Ce climat sécurisé et serein fera aussi revenir les activités et lorsque « cela bougera dans un secteur, ce sera aussi dans tous les autres », poursuit M. Sidibé.
Perspectives positives
Chargée entre autres de l’élaboration de la politique d’hébergement, de fournir les informations touristiques et de nouer des partenariats avec des pays de la sous-région ou d’ailleurs, la Direction nationale du Tourisme et de l’hôtellerie œuvre aux côtés des acteurs afin de dynamiser un secteur au potentiel économique important. Participant notamment au renforcement des capacités de l’administration et des opérateurs intervenant dans le domaine, elle s’emploie actuellement à développer une « offensive » en direction des Maliens. Afin que ces derniers soient les premiers utilisateurs des établissements touristiques, malheureusement ciblés par des actions qui ont « fait peur » aux visiteurs.
Pour rendre ces actions efficaces et assainir le secteur, les autorités ont adopté le décret 2019-0137, inscrivant désormais les appartements meublés au nombre des établissements de tourisme.

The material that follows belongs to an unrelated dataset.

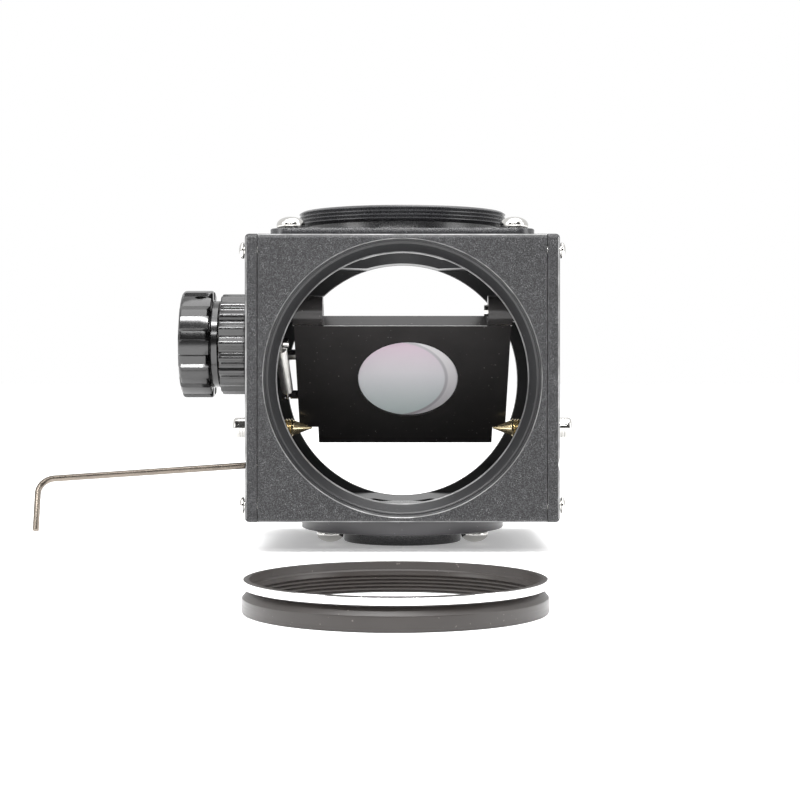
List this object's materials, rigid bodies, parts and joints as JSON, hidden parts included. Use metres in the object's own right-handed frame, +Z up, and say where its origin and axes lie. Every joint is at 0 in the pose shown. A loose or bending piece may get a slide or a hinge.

Ces structures, qui accomplissaient les mêmes fonctions que les hôtels, échappaient auparavant à tout contrôle, faisant ainsi une concurrence déloyale aux structures légalement constituées. Désormais, elles devront être agréées pour devenir des établissements de tourisme et obéir aux mêmes règles que les établissements hôteliers.
Un pas important, mais pas suffisant pour faire renaître le secteur. Intimement liée au secteur du tourisme, la relance de l’hôtellerie est envisagée dans la politique de promotion du tourisme national que les autorités s’emploient à développer.
Des études pour analyser les contraintes de ce domaine d’activités sont aussi entreprises pour répondre aux besoins du public en la matière. Puisque les réticences relevées « sont d’ordre culturel », une campagne accrue de sensibilisation est envisagée pour faire évoluer les mentalités et faire adopter par les Maliens les établissements touristiques nationaux.